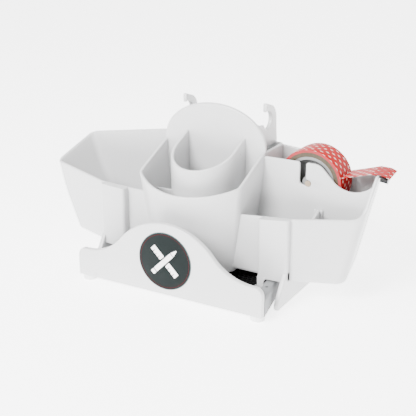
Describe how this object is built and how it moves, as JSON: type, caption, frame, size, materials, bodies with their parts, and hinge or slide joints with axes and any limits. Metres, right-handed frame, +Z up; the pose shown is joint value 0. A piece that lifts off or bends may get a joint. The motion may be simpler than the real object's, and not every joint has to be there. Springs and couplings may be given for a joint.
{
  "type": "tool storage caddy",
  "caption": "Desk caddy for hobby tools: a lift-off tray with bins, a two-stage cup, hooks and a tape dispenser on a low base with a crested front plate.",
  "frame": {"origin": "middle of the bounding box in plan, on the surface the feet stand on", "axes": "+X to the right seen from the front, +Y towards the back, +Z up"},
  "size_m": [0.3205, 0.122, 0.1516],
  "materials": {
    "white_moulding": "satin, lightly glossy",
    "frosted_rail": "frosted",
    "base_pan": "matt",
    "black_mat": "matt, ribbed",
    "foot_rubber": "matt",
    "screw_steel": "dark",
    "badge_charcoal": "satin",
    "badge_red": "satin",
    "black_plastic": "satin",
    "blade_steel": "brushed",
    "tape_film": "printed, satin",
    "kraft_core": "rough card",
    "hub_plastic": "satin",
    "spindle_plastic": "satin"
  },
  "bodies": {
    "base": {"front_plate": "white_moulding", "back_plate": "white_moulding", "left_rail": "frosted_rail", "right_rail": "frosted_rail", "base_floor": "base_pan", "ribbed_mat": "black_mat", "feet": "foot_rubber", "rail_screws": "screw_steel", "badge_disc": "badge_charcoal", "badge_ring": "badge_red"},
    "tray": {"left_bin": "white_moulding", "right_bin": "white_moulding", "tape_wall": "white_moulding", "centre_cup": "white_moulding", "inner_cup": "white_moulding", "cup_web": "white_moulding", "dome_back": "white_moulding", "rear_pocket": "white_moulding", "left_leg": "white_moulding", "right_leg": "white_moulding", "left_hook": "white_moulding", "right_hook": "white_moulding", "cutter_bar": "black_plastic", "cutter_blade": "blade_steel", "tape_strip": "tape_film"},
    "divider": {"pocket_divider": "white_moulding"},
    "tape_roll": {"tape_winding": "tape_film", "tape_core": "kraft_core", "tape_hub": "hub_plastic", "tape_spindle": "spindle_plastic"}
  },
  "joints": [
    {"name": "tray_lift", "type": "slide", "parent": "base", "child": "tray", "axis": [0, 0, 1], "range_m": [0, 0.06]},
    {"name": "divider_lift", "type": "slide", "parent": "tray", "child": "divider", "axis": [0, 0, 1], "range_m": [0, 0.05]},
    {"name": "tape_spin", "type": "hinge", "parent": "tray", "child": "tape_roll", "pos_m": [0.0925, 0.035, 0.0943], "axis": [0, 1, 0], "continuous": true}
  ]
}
++++++++++
EXERCISE OBJECTIVE:
Make an exact copy of the data above.

RESULT FOR THIS EXERCISE:
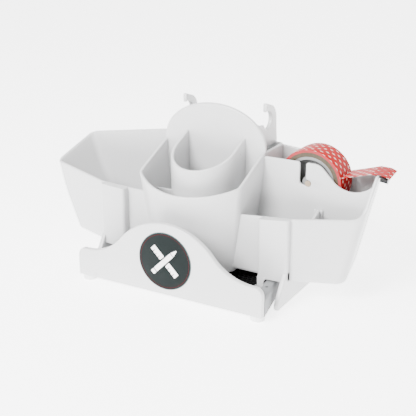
Describe how this object is built and how it moves, as JSON: type, caption, frame, size, materials, bodies with their parts, and hinge or slide joints with axes and any limits. Metres, right-handed frame, +Z up; the pose shown is joint value 0. A piece that lifts off or bends may get a joint. The motion may be simpler than the real object's, and not every joint has to be there. Springs and couplings may be given for a joint.
{
  "type": "tool storage caddy",
  "caption": "Desk caddy for hobby tools: a lift-off tray with bins, a two-stage cup, hooks and a tape dispenser on a low base with a crested front plate.",
  "frame": {"origin": "middle of the bounding box in plan, on the surface the feet stand on", "axes": "+X to the right seen from the front, +Y towards the back, +Z up"},
  "size_m": [0.3205, 0.122, 0.1516],
  "materials": {
    "white_moulding": "satin, lightly glossy",
    "frosted_rail": "frosted",
    "base_pan": "matt",
    "black_mat": "matt, ribbed",
    "foot_rubber": "matt",
    "screw_steel": "dark",
    "badge_charcoal": "satin",
    "badge_red": "satin",
    "black_plastic": "satin",
    "blade_steel": "brushed",
    "tape_film": "printed, satin",
    "kraft_core": "rough card",
    "hub_plastic": "satin",
    "spindle_plastic": "satin"
  },
  "bodies": {
    "base": {"front_plate": "white_moulding", "back_plate": "white_moulding", "left_rail": "frosted_rail", "right_rail": "frosted_rail", "base_floor": "base_pan", "ribbed_mat": "black_mat", "feet": "foot_rubber", "rail_screws": "screw_steel", "badge_disc": "badge_charcoal", "badge_ring": "badge_red"},
    "tray": {"left_bin": "white_moulding", "right_bin": "white_moulding", "tape_wall": "white_moulding", "centre_cup": "white_moulding", "inner_cup": "white_moulding", "cup_web": "white_moulding", "dome_back": "white_moulding", "rear_pocket": "white_moulding", "left_leg": "white_moulding", "right_leg": "white_moulding", "left_hook": "white_moulding", "right_hook": "white_moulding", "cutter_bar": "black_plastic", "cutter_blade": "blade_steel", "tape_strip": "tape_film"},
    "divider": {"pocket_divider": "white_moulding"},
    "tape_roll": {"tape_winding": "tape_film", "tape_core": "kraft_core", "tape_hub": "hub_plastic", "tape_spindle": "spindle_plastic"}
  },
  "joints": [
    {"name": "tray_lift", "type": "slide", "parent": "base", "child": "tray", "axis": [0, 0, 1], "range_m": [0, 0.06]},
    {"name": "divider_lift", "type": "slide", "parent": "tray", "child": "divider", "axis": [0, 0, 1], "range_m": [0, 0.05]},
    {"name": "tape_spin", "type": "hinge", "parent": "tray", "child": "tape_roll", "pos_m": [0.0925, 0.035, 0.0943], "axis": [0, 1, 0], "continuous": true}
  ]
}